◆ YOUR GOAL
Which lines in the material below contain the word "part"? Copy each of them.

◆ MATERIAL
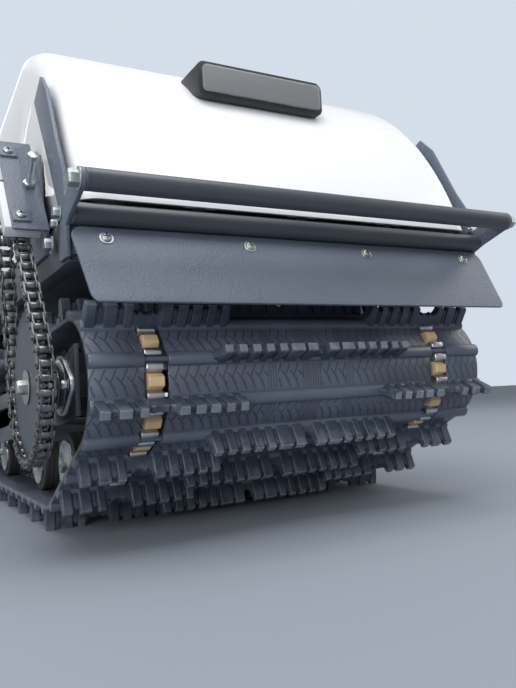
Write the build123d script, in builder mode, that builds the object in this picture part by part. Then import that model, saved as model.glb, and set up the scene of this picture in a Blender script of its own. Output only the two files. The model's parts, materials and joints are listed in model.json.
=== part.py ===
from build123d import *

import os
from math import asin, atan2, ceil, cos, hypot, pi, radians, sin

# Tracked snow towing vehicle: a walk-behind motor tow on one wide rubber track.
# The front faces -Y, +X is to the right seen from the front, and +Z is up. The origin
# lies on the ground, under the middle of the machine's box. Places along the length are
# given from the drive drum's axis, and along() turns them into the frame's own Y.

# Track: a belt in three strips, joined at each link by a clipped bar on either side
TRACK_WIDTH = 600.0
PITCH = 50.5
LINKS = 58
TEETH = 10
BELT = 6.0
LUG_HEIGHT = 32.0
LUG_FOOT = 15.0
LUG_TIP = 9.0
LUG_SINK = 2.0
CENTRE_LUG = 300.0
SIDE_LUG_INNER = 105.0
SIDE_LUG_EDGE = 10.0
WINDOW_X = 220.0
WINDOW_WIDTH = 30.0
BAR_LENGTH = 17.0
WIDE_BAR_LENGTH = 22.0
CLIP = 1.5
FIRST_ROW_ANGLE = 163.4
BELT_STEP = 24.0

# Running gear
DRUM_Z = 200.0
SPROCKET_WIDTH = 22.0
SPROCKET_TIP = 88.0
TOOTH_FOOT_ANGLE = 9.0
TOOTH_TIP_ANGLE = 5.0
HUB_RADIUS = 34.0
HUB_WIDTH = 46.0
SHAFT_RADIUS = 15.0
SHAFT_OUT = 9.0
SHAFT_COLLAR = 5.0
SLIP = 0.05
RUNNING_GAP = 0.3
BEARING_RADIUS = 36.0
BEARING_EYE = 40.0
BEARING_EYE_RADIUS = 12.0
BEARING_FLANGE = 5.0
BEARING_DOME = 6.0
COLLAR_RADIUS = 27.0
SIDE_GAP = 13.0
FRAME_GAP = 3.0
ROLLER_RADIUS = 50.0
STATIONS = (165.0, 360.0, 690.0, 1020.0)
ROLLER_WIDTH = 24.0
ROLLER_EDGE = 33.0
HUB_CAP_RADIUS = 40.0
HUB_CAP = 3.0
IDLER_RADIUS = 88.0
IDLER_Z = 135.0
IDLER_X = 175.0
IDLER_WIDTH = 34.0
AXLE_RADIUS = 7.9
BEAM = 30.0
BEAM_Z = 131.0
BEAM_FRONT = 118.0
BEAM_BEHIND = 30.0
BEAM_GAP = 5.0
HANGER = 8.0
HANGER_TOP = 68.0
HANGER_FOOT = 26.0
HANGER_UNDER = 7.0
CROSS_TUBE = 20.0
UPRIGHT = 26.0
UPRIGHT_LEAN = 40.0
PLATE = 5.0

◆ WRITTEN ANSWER
Write the build123d script, in builder mode, that builds the object in this picture part by part. Then import that model, saved as model.glb, and set up the scene of this picture in a Blender script of its own. Output only the two files. The model's parts, materials and joints are listed in model.json.
=== part.py ===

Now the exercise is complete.